SALEM. The capital of Oregon, and the county-seat of Marion County, 52 miles south of Portland; on the Willamette River, and on the Southern Pacific Railroad (Map: Oregon, C 5). It is situated on ground rising gradually from the river, and has wide and beautifully shaded streets. The State Capitol, a handsome building surmounted by a high dome, occupies a site overlooking the city. Other prominent structures are the Federal building, city hall, court-house, State Penitentiary, State Insane Asylum, and the opera house. Salem is the seat of Willamette University, originally founded by the Methodist Episcopal Church as an Indian school and opened as a university in 1844; the Academy of the Sacred Heart; and a large Indian Training School. The State School for Deaf Mutes, the State Institute for the Blind, and the State Reform School also are here. The State Library has 25,000 volumes, and there are also in the city Masonic and Odd Fellows libraries.
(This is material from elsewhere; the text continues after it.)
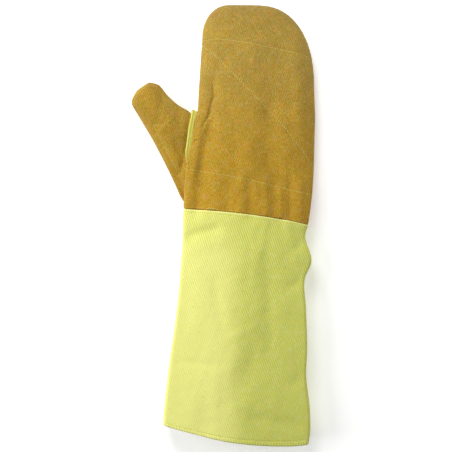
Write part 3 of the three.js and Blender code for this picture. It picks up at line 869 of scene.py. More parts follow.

Salem is surrounded by a region having extensive fruit, hop, and wheat interests, and is of considerable industrial importance. Flour, woolens, foundry and lumber products, and machinery constitute the leading manufactures. The government is vested in a mayor, elected biennially, and a unicameral council. Population, in 1900, 4258.

Salem was laid out in 1844 near the site of a Methodist mission, established ten years earlier. It was chartered as a city in 1853. In 1864, by a popular vote, it was made the permanent State capital, though the Legislature had previously met in the city, and in 1857 the Constitutional Convention had been in session here.